* _Brief_
Below you will find a set of lines. Repeat them all exactly.
-=-=-=-=-
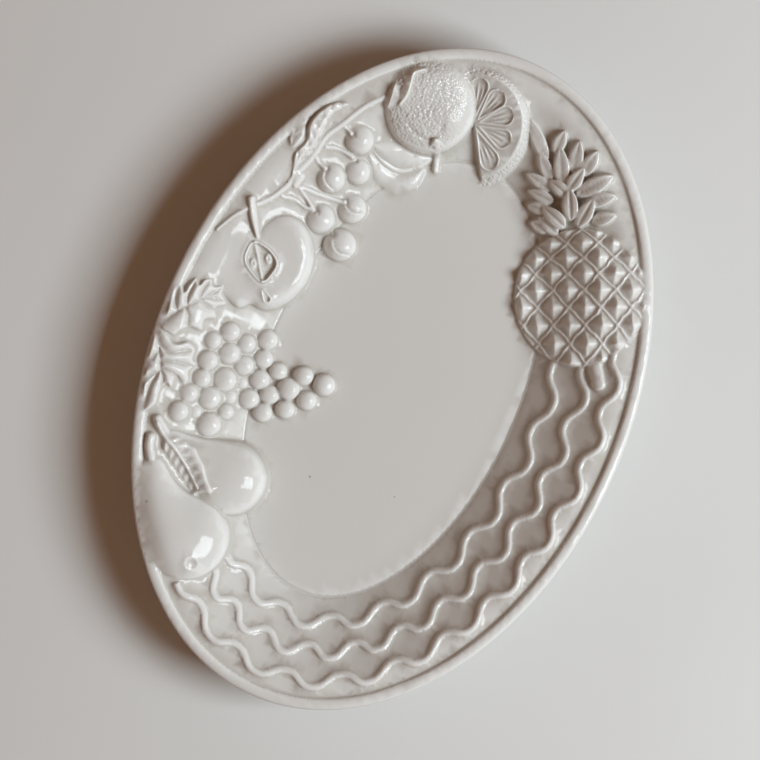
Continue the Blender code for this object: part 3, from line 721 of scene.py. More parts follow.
def pineapple_tree(material):
    """A swelling cut into pyramid studs by two crossing sets of grooves, in the photograph's upright axes."""
    inputs = {
        "Half Width": 0.04,
        "Half Height": 0.045,
        "Swell": 0.0075,
        "Stud Width": 0.0098,
        "Stud Pitch": 0.0196,
        "Pitch Change": 0.001,
        "Stud Rise": 0.0074,
        "Seam": 0.0021,
    }
    web = Shaping("Pineapple", inputs)
    steps = 300
    sheet = web.add(
        "GeometryNodeMeshGrid",
        None,
        {
            "Size X": web.read("Half Width") * 2.04,
            "Size Y": web.read("Half Height") * 2.04,
            "Vertices X": steps,
            "Vertices Y": steps,
        },
    )
    where = web.add("ShaderNodeSeparateXYZ", None, {"Vector": web.add("GeometryNodeInputPosition")})
    x, y = where.of("X"), where.of("Y")
    wobble = web.add(
        "ShaderNodeTexNoise", {"noise_dimensions": "2D"}, {"Vector": web.add("GeometryNodeInputPosition"), "Scale": 130.0}
    ).of("Fac")
    x_wobbly = x + (wobble - 0.5) * 0.0036 + y * 0.035
    down = web.read("Half Height") - y - 0.0195
    pitch, change = web.read("Stud Pitch"), web.read("Pitch Change")
    row = 2.0 * down / (pitch + web.maths("SQRT", pitch * pitch + 4.0 * change * down))
    column = (x_wobbly - 0.0022) / web.read("Stud Width")

    def to_groove(place):
        inside = web.maths("FRACT", place + 20.0)
        return web.maths("MINIMUM", inside, 1.0 - inside)

    edge = 2.0 * web.maths("MINIMUM", to_groove(row + column * 0.5), to_groove(row - column * 0.5))
    seam = web.maths("MAXIMUM", 1.0 - edge * 5.0, 0.0)
    reach = ((x / web.read("Half Width")) ** 2.0 + (y / web.read("Half Height")) ** 2.0) ** 0.5
    inner = 1.0 - web.maths("MINIMUM", reach, 1.0) ** 2.6
    stud = web.maths("MAXIMUM", edge - 0.16, 0.0)
    studs = web.read("Stud Rise") * stud + web.read("Seam") * seam
    height = web.read("Swell") * inner ** 0.5 + studs * web.maths("MINIMUM", inner * 5.0 + 0.35, 1.0)
    height = height - web.maths("MAXIMUM", reach - 0.985, 0.0) * 0.6
    shaped = web.vector(x, y, height)
    sheet = web.add("GeometryNodeSetPosition", None, {"Geometry": sheet, "Position": shaped})
    return web.finish(sheet, material)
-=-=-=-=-
* _Task output_
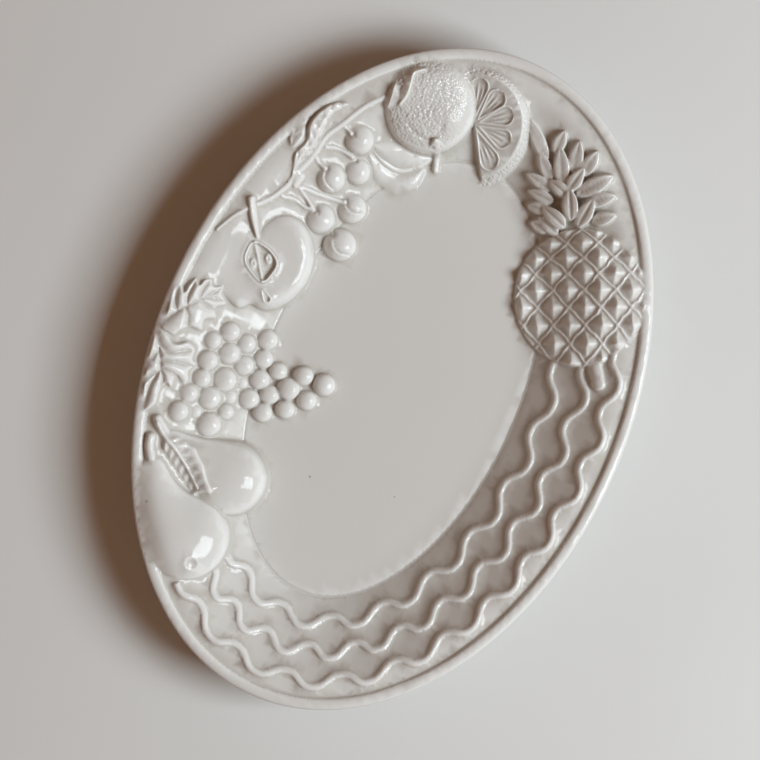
Continue the Blender code for this object: part 3, from line 721 of scene.py. More parts follow.
def pineapple_tree(material):
    """A swelling cut into pyramid studs by two crossing sets of grooves, in the photograph's upright axes."""
    inputs = {
        "Half Width": 0.04,
        "Half Height": 0.045,
        "Swell": 0.0075,
        "Stud Width": 0.0098,
        "Stud Pitch": 0.0196,
        "Pitch Change": 0.001,
        "Stud Rise": 0.0074,
        "Seam": 0.0021,
    }
    web = Shaping("Pineapple", inputs)
    steps = 300
    sheet = web.add(
        "GeometryNodeMeshGrid",
        None,
        {
            "Size X": web.read("Half Width") * 2.04,
            "Size Y": web.read("Half Height") * 2.04,
            "Vertices X": steps,
            "Vertices Y": steps,
        },
    )
    where = web.add("ShaderNodeSeparateXYZ", None, {"Vector": web.add("GeometryNodeInputPosition")})
    x, y = where.of("X"), where.of("Y")
    wobble = web.add(
        "ShaderNodeTexNoise", {"noise_dimensions": "2D"}, {"Vector": web.add("GeometryNodeInputPosition"), "Scale": 130.0}
    ).of("Fac")
    x_wobbly = x + (wobble - 0.5) * 0.0036 + y * 0.035
    down = web.read("Half Height") - y - 0.0195
    pitch, change = web.read("Stud Pitch"), web.read("Pitch Change")
    row = 2.0 * down / (pitch + web.maths("SQRT", pitch * pitch + 4.0 * change * down))
    column = (x_wobbly - 0.0022) / web.read("Stud Width")

    def to_groove(place):
        inside = web.maths("FRACT", place + 20.0)
        return web.maths("MINIMUM", inside, 1.0 - inside)

    edge = 2.0 * web.maths("MINIMUM", to_groove(row + column * 0.5), to_groove(row - column * 0.5))
    seam = web.maths("MAXIMUM", 1.0 - edge * 5.0, 0.0)
    reach = ((x / web.read("Half Width")) ** 2.0 + (y / web.read("Half Height")) ** 2.0) ** 0.5
    inner = 1.0 - web.maths("MINIMUM", reach, 1.0) ** 2.6
    stud = web.maths("MAXIMUM", edge - 0.16, 0.0)
    studs = web.read("Stud Rise") * stud + web.read("Seam") * seam
    height = web.read("Swell") * inner ** 0.5 + studs * web.maths("MINIMUM", inner * 5.0 + 0.35, 1.0)
    height = height - web.maths("MAXIMUM", reach - 0.985, 0.0) * 0.6
    shaped = web.vector(x, y, height)
    sheet = web.add("GeometryNodeSetPosition", None, {"Geometry": sheet, "Position": shaped})
    return web.finish(sheet, material)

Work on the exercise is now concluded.